Renee Rosensteel passed the same homeless man in downtown Pittsburgh multiple times before she could no longer avoid his attention-seeking gestures and decided to stop and introduce herself.
“I knew he was part of the scene down there,” Rosensteel said. “I was tired. I’d just had enough, and I was just being human at that point.”
The homeless man gestured to his knee — a butterfly had landed there. He wanted her to take a photo, noticing her camera equipment.
Rosensteel said she felt guilty when she told the homeless man she had nothing to give him — not even a dime. To her surprise, the man then reached out and handed her a dime instead, which she accepted and thanked him for.
“That dime is my humility. We all see the same kinds of things, we have different needs, we have different times that we feel broken and are able to uplift each other at different times,” Rosensteel said. “But we are all one family and one humanity.”
Rosensteel’s photograph of the butterfly from that day would become part of the art exhibit titled “Walk On By” — currently on display second floor of Pitt’s Scaife Hall through the end of February. Sponsored by Northside Common Ministries, the exhibit contains mixed media works that aim to tell the individual stories of homeless people in the area.
The exhibit is portrayed on two walls on the second floor of Falk Library in the shape of an “L,” showcasing posters, pictures, videos, illustrations and comics. The 11 participating artists examined and documented the everyday lives of homeless people to create their work — focusing on the lack of visibility many of them face.
Rosensteel said she’s aware that when approaching strangers, safety is something to keep in mind. The risks she is willing to take and the situations she perceives as dangerous may be different from someone else, but it is important to be open to the connection regardless.
“Stretch your comfort zone a little bit,” she said. “It’s okay to sort of follow your instincts on things, because things get complicated out there.”
Jay Poliziani, the director of NSCM and co-curator of the exhibit, said his purpose in curating the traveling exhibit is to inspire people to reach out to homeless individuals with a simple greeting, forging a path for activism through simple connection.
“The message they are hoping to convey is that through interaction with our brothers and sisters experiencing homelessness, we can open a wider dialogue which hopefully will lead to real concrete efforts to end homelessness in our area,” Poliziani, a 57-year-old Greenfield resident, said.
Jen Saffron, a local photographer and former adjunct professor in film studies and English at Pitt, has been with working on the exhibit since its conception, utilizing her background as founding director of the Pitt Arts program and director of communications for the Greater Pittsburgh Arts Council.

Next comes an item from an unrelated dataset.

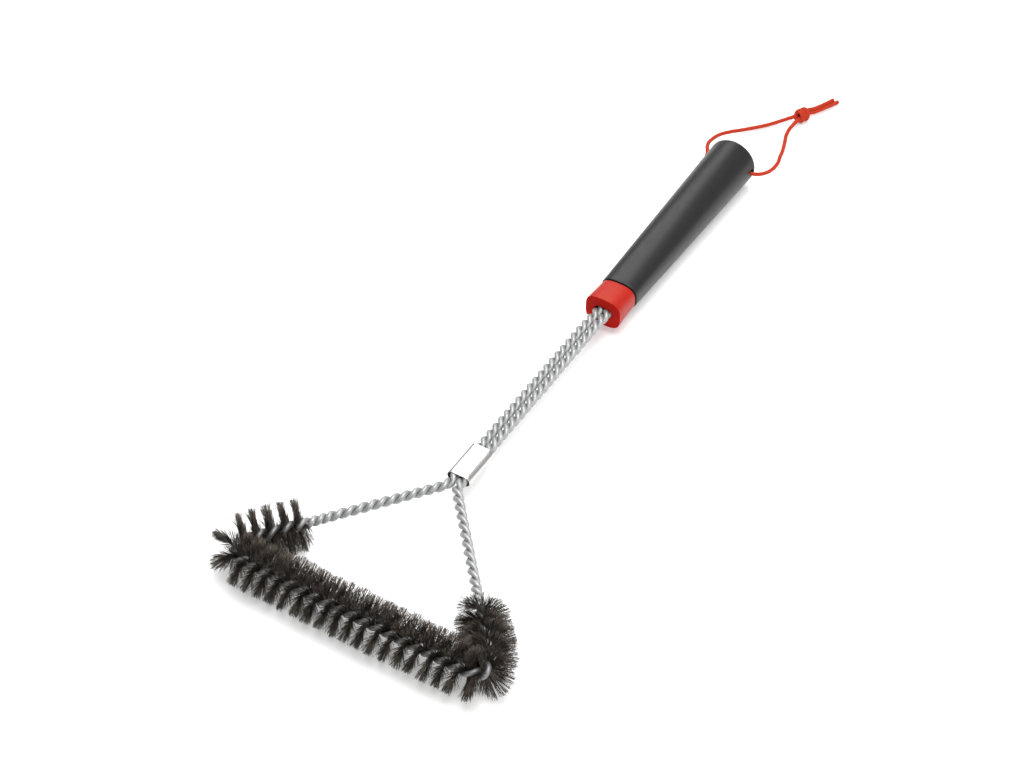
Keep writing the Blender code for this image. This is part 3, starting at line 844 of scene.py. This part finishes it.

The 48-year-old Northside resident set up a portrait studio in a conference room at NSCM, where she shot 12 black-and-white portraits of people in the shelter — now displayed in the exhibit.
Saffron said she and the participants first sat down so they could tell her their stories of what brought them to this moment and share their goals and ideas for the future.
“It’s an exchange and an assertion that though someone may be experiencing poverty, they still have agency and self-determination,” Saffron said. “The portraits reflect this. The subjects in the photographs are looking right at the viewer, and many of them are laughing and smiling.”
Each of Saffron’s portraits is named after its subject, emphasizing the importance of a homeless individual’s identity — a detail often ignored by passersby.
“These are not anonymous folks. They are people with stories and ideas of their own, despite their current situations,” Saffron said.
Working in the documentary format, Saffron said she attempts to bring social justice issues to the forefront of her work, often setting them in the context of the community by displaying them in public spaces, such as libraries. This allows her art to be seen and discussed by fellow artists, community leaders, students and educators who may confront critical issues like homelessness.
“The whole purpose of the exhibition is to raise awareness about the human condition, so bringing it into an environment with so much humanity — the public library — is perfect,” Saffron said.
The idea to have the exhibit travel through local libraries came from Polizini, who said the educational setting would promote the type of discussion they intended to create.
As co-curator, Polanzi was also responsible for reaching out to willing artists who had previously been employees and volunteers for NSCM or other homeless shelters in Pittsburgh.
Poliziani said the artists were excited to share their work from the moment the exhibit was in its beginning stages. “Walk On By” has been traveling through multiple local libraries since Spring 2017, beginning at the Future Tenant Gallery Downtown.
“Like any other segment of the population, individuals experiencing homelessness have a wide variety of life stories resulting in a wide variety of wants and needs,” Poliziani said. “The one thing they all share is the same as the one thing we each share — the desire to be acknowledged and respected.”